Un autre esprit entrepreneur, c’est Maureen Pollack, qui a inventé WaterSlyde, un petit accessoire en plastique rose qui se place sur le bec verseur pour mieux orienter le flot d’eau sur le vagin ou toute autre partie érogène pendant que l’on est confortablement installée dans son bain. Il s’accroche sur tous les types de baignoires et pour $24.95, est un cadeau utile et original pour toutes les femmes (sa mère a reçu le premier Waterslyde en cadeau). Pollack se définit comme une mère de famille qui fréquente le mikvé entre autres caractéristiques. On voit bien qu’il existe tout un marché du frum sex, qui inclut les récits de fiction, la lingerie, les sex-toys et autres accessoires qui favorisent une sexualité épanouie, diversifiée et halakhique.

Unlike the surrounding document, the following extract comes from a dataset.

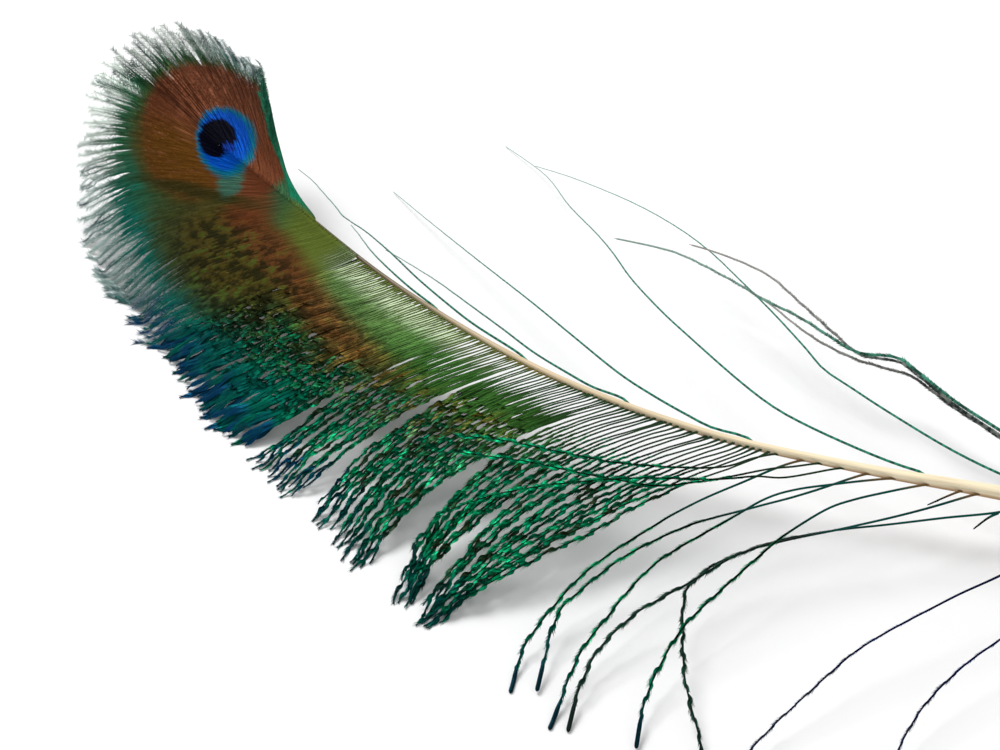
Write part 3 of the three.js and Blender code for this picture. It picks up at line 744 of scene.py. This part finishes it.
def shaftMaterial():
    material, tree, shader = newMaterial("shaftHorn", 0.4)
    place = addNode(tree, "ShaderNodeAttribute", attribute_name="shaftPlace")
    part = addNode(tree, "ShaderNodeSeparateXYZ", {"Vector": place.outputs["Vector"]}).outputs
    r = {"along": part["X"], "height": part["Y"], "across": part["Z"]}
    scaled = [product(tree, value, scale) for value, scale in zip(r.values(), shaftLook["grain"])]
    r["grain"] = grainOf(tree, *scaled, shaftLook["grainDetail"])
    kind, low, high, below, above = shaftLook["sides"]
    body = blendColours(tree, ramp(tree, r[kind], low, high), below, above)
    for kind, low, high, amount, code in shaftLook["bands"]:
        body = blendColours(tree, product(tree, ramp(tree, r[kind], low, high), amount), body, code)
    tree.links.new(body, shader.inputs["Base Color"])
    bump = addNode(tree, "ShaderNodeBump", dict(shaftLook["bump"], Height=r["grain"]))
    tree.links.new(bump.outputs["Normal"], shader.inputs["Normal"])
    return material


downFibre = {"colour": "#b9aea0", "roughness": 0.9, "noise": {"Scale": 300.0, "Detail": 4.0}, "shade": 0.4}


def downMaterial():
    material, tree, shader = newMaterial("softDown", downFibre["roughness"])
    coordinates = addNode(tree, "ShaderNodeTexCoord")
    values = dict(downFibre["noise"], Vector=coordinates.outputs["Object"])
    noise = addNode(tree, "ShaderNodeTexNoise", values)
    shaded = maths(tree, "MULTIPLY", noise.outputs["Fac"], downFibre["shade"])
    tree.links.new(blendColours(tree, shaded, downFibre["colour"], "#000000"), shader.inputs["Base Color"])
    return material


# looks of the different barbs; the rows of numbers run from the barb's root to its tip

ropeLook = {
    "lengthNoise": 1.3, "shorter": 1.5, "wander": 0.35, "wanderPower": 1.5, "lift": 0.45, "clump": 0.4,
    "hook": 0.0, "span": 1.0, "sink": 0.0, "rootValue": None,
    "clumpFrom": 0.35, "pinchPower": 2.0, "split": None, "floorGap": 0.25, "tuck": 0.1, "over": 0.0,
    "stem": (0.14, 0.09), "stemSides": 4, "stemSteps": 24, "rootFlare": 0.1,
    "rod": {"length": 0.8, "radius": 0.12, "steps": 4},
    "blade": 2.6, "square": 0.97, "skew": 0.75, "twistStart": (0.02, 0.05), "twistTurns": 40, "neck": 0.78,
    "uneven": 0.3, "tones": (0, 1), "bare": 0.6, "webStep": 0.32, "webThick": 0.07, "crown": 0.0,
    "webAt": (0, 0.12, 0.25, 0.42, 0.9, 1), "webWidth": (0.05, 0.18, 0.38, 0.6, 0.64, 0.4),
    "webGap": (0,) * 6, "reach": (0.3, 0.6, 1.2, 1.8, 1.8, 1.2), "reachGap": (0,) * 6,
    "pitch": 0.22, "width": 0.32, "thick": 0.05, "roughness": 0.1, "angle": (22, 24),
}
combLook = dict(  # the bare lower parts of the loosest ropes stand like the teeth of a comb
    ropeLook, stem=(0.17, 0.1), webWidth=(0.05, 0.12, 0.32, 0.62, 0.68, 0.45),
    reach=(0.2, 0.4, 1.0, 1.9, 1.9, 1.3))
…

Dans un autre genre, la photographe israélienne Rebecca Sigala (rebeccasigala.com) propose des « photographies de boudoir », où ses sujets, féminins, consentants prennent un plaisir non dissimulé à se faire photographies en porte-jarretelles rouge, avec ou sans soutien-gorge, dans des positions lascives dans des édredons, sur des fauteuils en cuir ou dans un lit.
Finalement, le site web jewrotica.org est une véritable auberge espagnole, proposant de la poésie érotique, des histoires d’orgasmes entre femmes, des essais sur la sexualité dans le Talmud et la vente de strings et sous-vêtements sexy. Mais les nouvelles publiées en ligne sont très inégales, la plupart du temps assez médiocres. C’est malheureusement la nature de ce genre de sites qui sont ouverts à tous les contributeurs et qui publient tout ce qui leur arrive, sans discriminer. La quantité l’emporte sur la qualité.
Alors, pour une approche ouverte à la sexualité, il suffit de quelques clics de souris pour trouver découvrir de nouveaux territoires corporels, titiller son partenaire – pardon, son conjoint – avec des accessoires et jouets ludiques, s’inspirer de récits fictifs pour ranimer le feu de la passion dans la chambre à coucher et conquérir une sexualité variée, épanouie et halakhique. Évidemment, pour les orthodoxes qui refusent l’accès à Internet, ces nouveaux horizons resteront lointains et obscurs. Pour les autres, l’excitation ne fait que commencer.